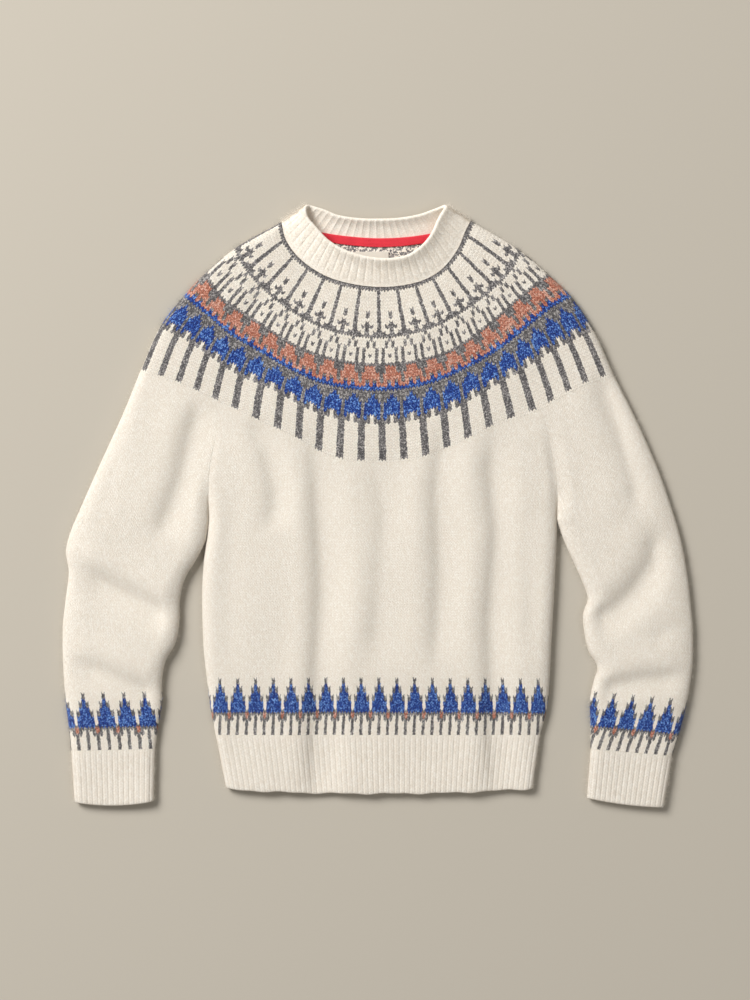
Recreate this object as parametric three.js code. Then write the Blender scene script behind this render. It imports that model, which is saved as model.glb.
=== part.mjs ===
// Fair isle jumper with a round patterned yoke, laid flat on a surface.
// Millimetres. X runs across from cuff to cuff, Y from hem to neck, Z up; the surface is z = 0.
// The back layer rests on the surface and the front layer lies over it, so each tube of the
// garment is two layers that turn into each other at a rolled edge.

import * as THREE from 'three';

const WALL = 3;             // thickness of the brushed wool knit
const AIR = 3.2;            // air between back and front layer where the cloth is smooth
const SEAM = 0.3;           // gap left between two joined pieces
const BACK = WALL / 2;                  // middle of the back layer
const FRONT = WALL * 1.5 + AIR;         // middle of the front layer
const EDGE = (FRONT - BACK) / 2;        // radius of a rolled edge, to the middle of the wall
const LEVEL = (FRONT + BACK) / 2;       // height at which an edge turns, and side seams run
const CLEAR = (WALL + SEAM) / 2;        // from a rolled edge's outline to the middle of its wall
// Where two pieces meet in facets their walls come nearer than the gap at the corners, so these
// seams are drawn wider for their narrowest places to stay near the gap.
const FOOT_GAP = 1.0;       // foot of the yoke to the panels and sleeves
const SIDE_GAP = 0.62;      // front panel to back panel along a rolled side
const RIB_GAP = 0.52;       // hem and cuffs to the cloth above them
const NECK_START = 0.022;   // where the collar starts, as a share of its height

const YOKE_ROWS = 53;       // rows of knitting from neck seam to the foot of the yoke
const COLLAR_RISE = 8.2;    // how far the collar's edge stands above the layer it leaves
const TIP_ROUND = 6;        // how far from its two folds the collar's open edge starts to turn
const TAPE = 0.8;           // thickness of the neck tape
const LABEL = 0.6;          // thickness of the neck label

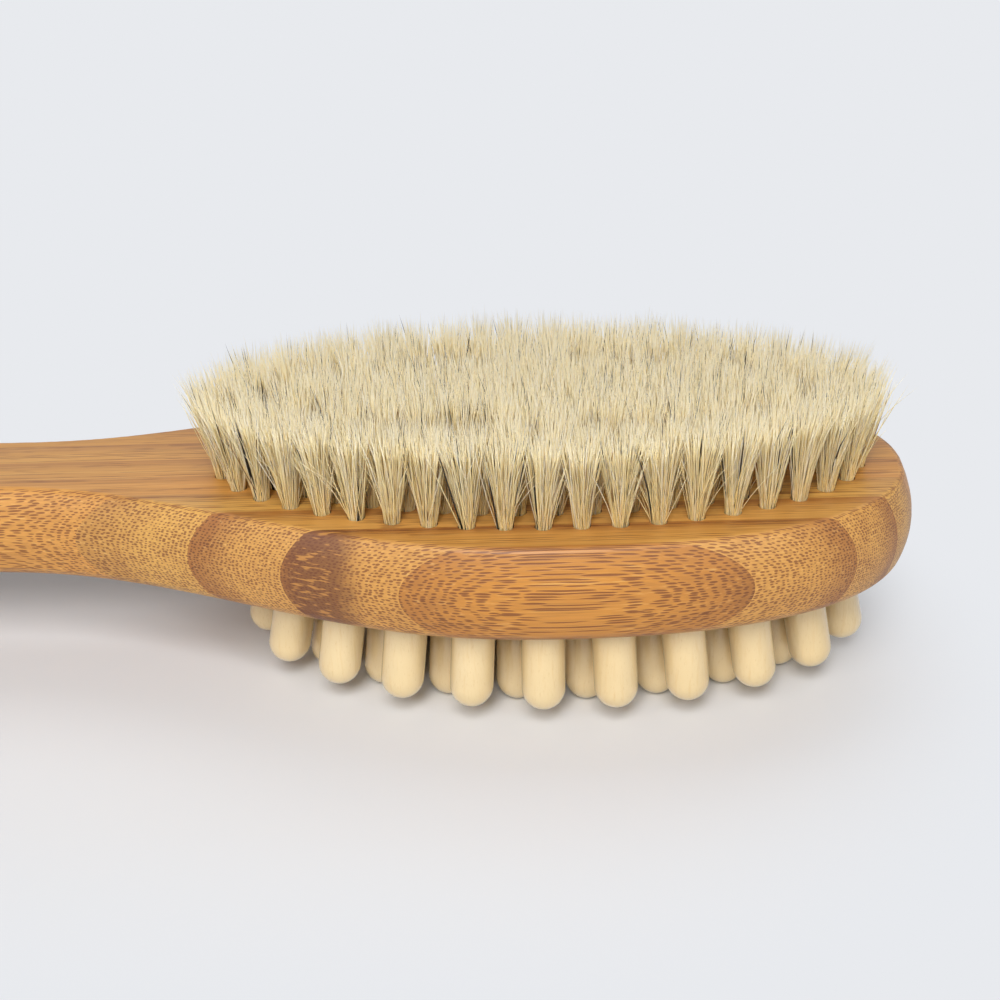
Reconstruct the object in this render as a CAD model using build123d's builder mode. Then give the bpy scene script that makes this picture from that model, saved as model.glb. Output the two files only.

-- -- --

▸ Direction: Reproduce, please, the lines of the material from its first line down to the line containing "import * as THREE from 'three';", keeping both ends and nothing beyond them.

▸ Exercise output:
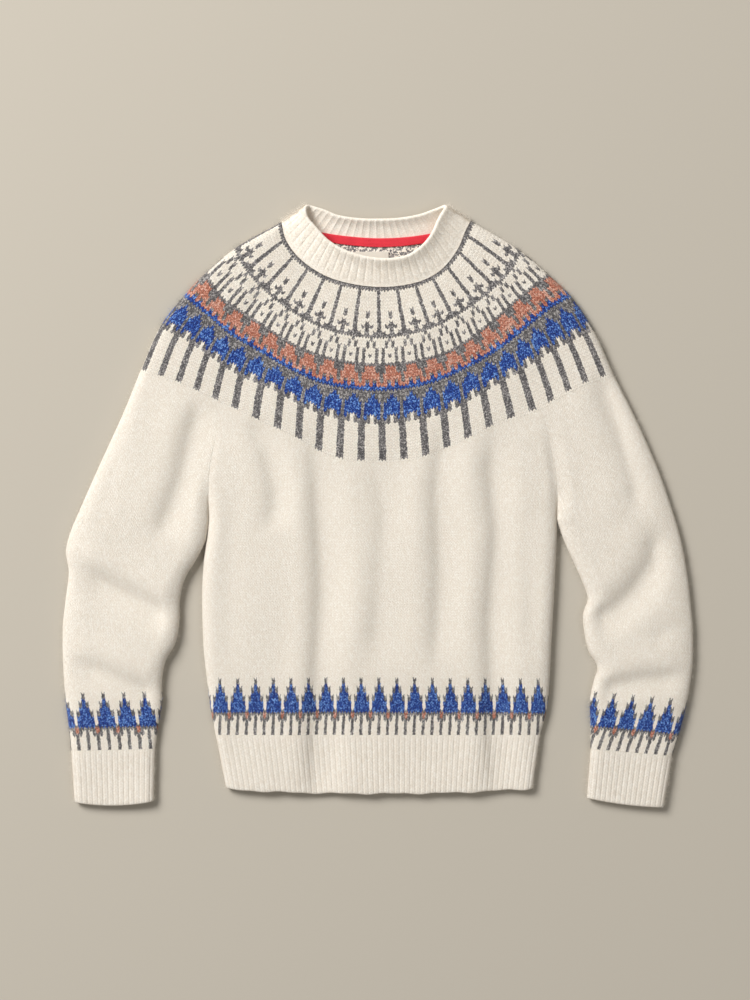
Recreate this object as parametric three.js code. Then write the Blender scene script behind this render. It imports that model, which is saved as model.glb.
=== part.mjs ===
// Fair isle jumper with a round patterned yoke, laid flat on a surface.
// Millimetres. X runs across from cuff to cuff, Y from hem to neck, Z up; the surface is z = 0.
// The back layer rests on the surface and the front layer lies over it, so each tube of the
// garment is two layers that turn into each other at a rolled edge.

import * as THREE from 'three';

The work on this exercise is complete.